According to a Cable & Wireless statement, Barrow will have a senior director's job "with responsibility for regulations, communications and strategy for many of the C&W national telecoms operations across the world".
Barrow will take up his appointment on October 1, but the statement did not say for which countries he will be responsible and neither did it elaborate on the specifics of his new job.
It, however, stressed that Barrow will be "the first Caribbean national to hold such a senior position in the London office and will report directly to Kevin Loosemore COO Cable and Wireless Plc".
A successor to Barrow has not yet been named. But there was speculation last night that, with financial and business operations of the Jamaican subsidiary having been substantially completed, the parent company will now appoint someone with a marketing bent with a mandate to tackle head-on the competition from the other major providers in Jamaica's telecoms market, particularly the Irish-owned mobile provider, Digicel.
It was suggested that the new boss will be recruited from outside Cable & Wireless Jamaica.
Barrow, in his mid 40s, was promoted to the top job at C&WJ when its former boss, Errald Miller, was named to head a newly created Miami-based regional organisation that was to over-see C&W's business in the Caribbean.

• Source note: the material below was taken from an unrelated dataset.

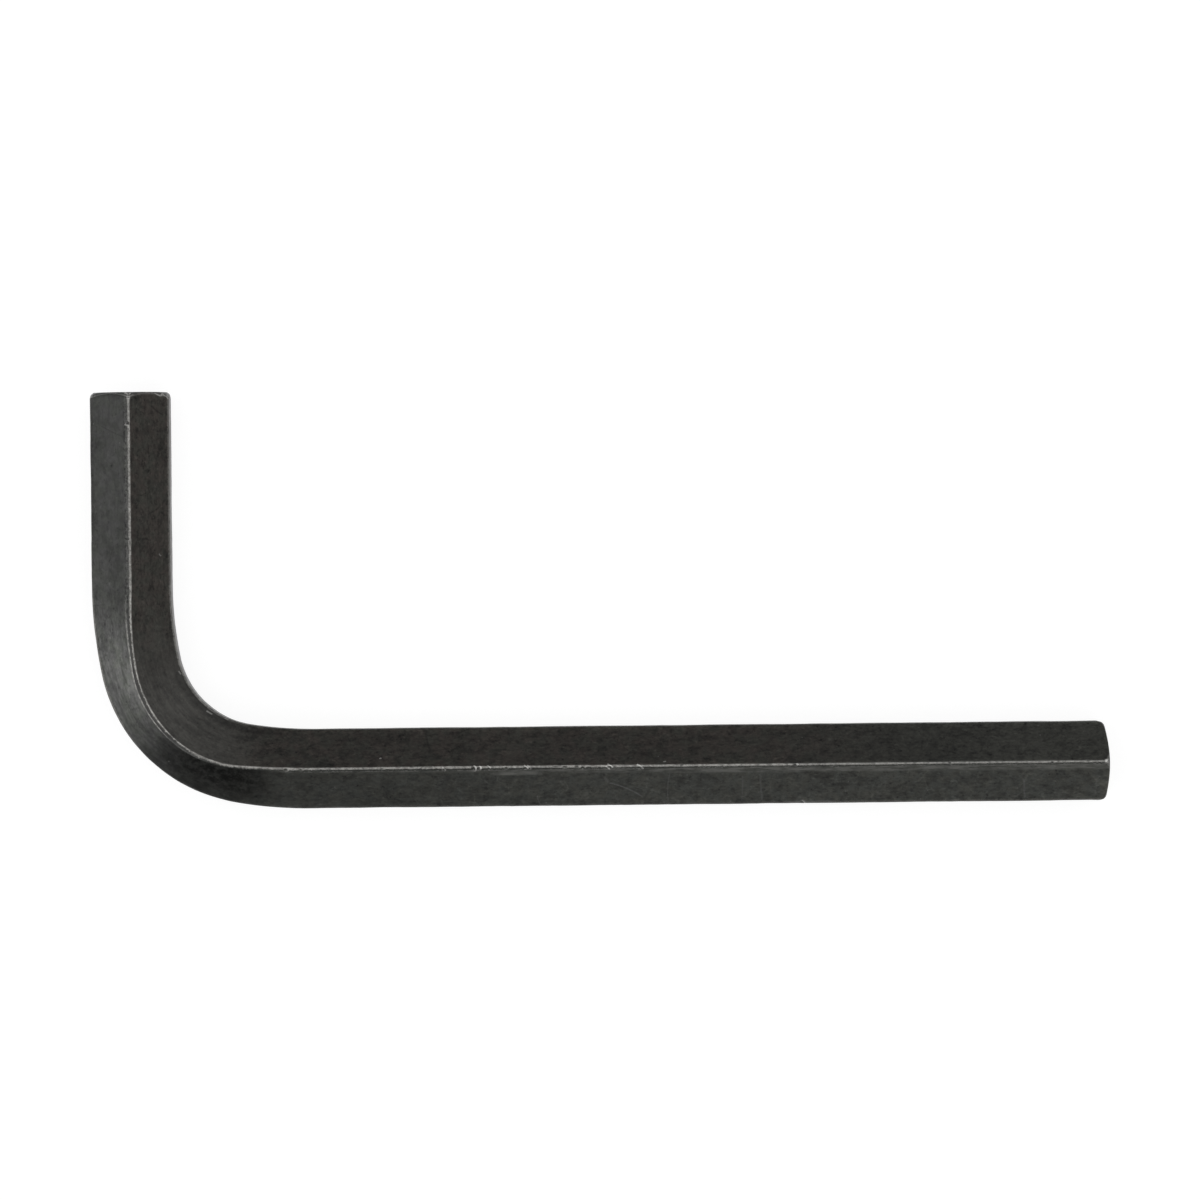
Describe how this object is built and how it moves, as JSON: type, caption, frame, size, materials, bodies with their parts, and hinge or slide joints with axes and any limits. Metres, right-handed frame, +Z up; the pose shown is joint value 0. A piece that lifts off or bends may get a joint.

But a little more than a year after that restructuring, new management in London scrapped the regional super-structure to create a flatter organisation, with a regional CEO reporting directly to the head office. Errald Miller's resignation was announced ahead of the restructuring.
Barrow, who has worked for Cable & Wireless for 14 years, came to the top job at a time when Jamaica was beginning the liberalisation of its telecommunications market, breaking the monopoly that was enjoyed by C&W its predecessor companies.
With many thousands of Jamaicans then without telephones and angry over what they felt was monopoly arrogance, people, in droves, flocked to Digicel, an aggressive up-start that brought slick promotion and marketing campaigns and pre-paid mobile services that widened the market.
Currently, Digicel is estimated to have about a million mobile subscribers, against 700,000 by Cable and Wireless.
Ironically, Barrow's promotion came only days after the weekend announcement that Seamus Lynch, who spearheaded Digicel's launch in Jamaica and its attack on C&W's monopoly elsewhere in the Caribbean, was leaving the region but would join the board and help the company's founder and major shareholder, Dennis O'Brien, develop new telecoms opportunities.
During his tenure, Barrow presided over the slashing of C&WJ's staff by about a third, the upgrading of the company's mobile and land line networks and its first GSM network, stirring attempts to shakeoff its image of a lumbering monopoly and present itself as spiffy and competitive.
Most of the company's top executives, including some from London, joined the local operation during Barrow's tenure.
"Gary has done a tremendous job in transforming the company during a difficult period of liberalisation and although I am sorry to see him leave the local operations, I am pleased that his skills and expertise will now be available to the wider Cable and Wireless group," Len DeBarros, the chairman of CWJ and the C&W plc's chief operating officer for the Caribbean said in yesterday's statement.
Barrow is leaving as C&WJ is returning to profit, having taken a whopping $11-billion hit in its last financial year, to write down assets, believed to include its older TDMA mobile network.
The write-down caused the company to post losses of over $5 billion for the financial year, which ended in March. But the company recently reported a 31 per cent rise in profit for the new financial quarter, reaching a pre-tax $1.2 billion.
Part of the gain was from a 20.5 per cent reduction in depreciation charges, a result of the previous year's write-down.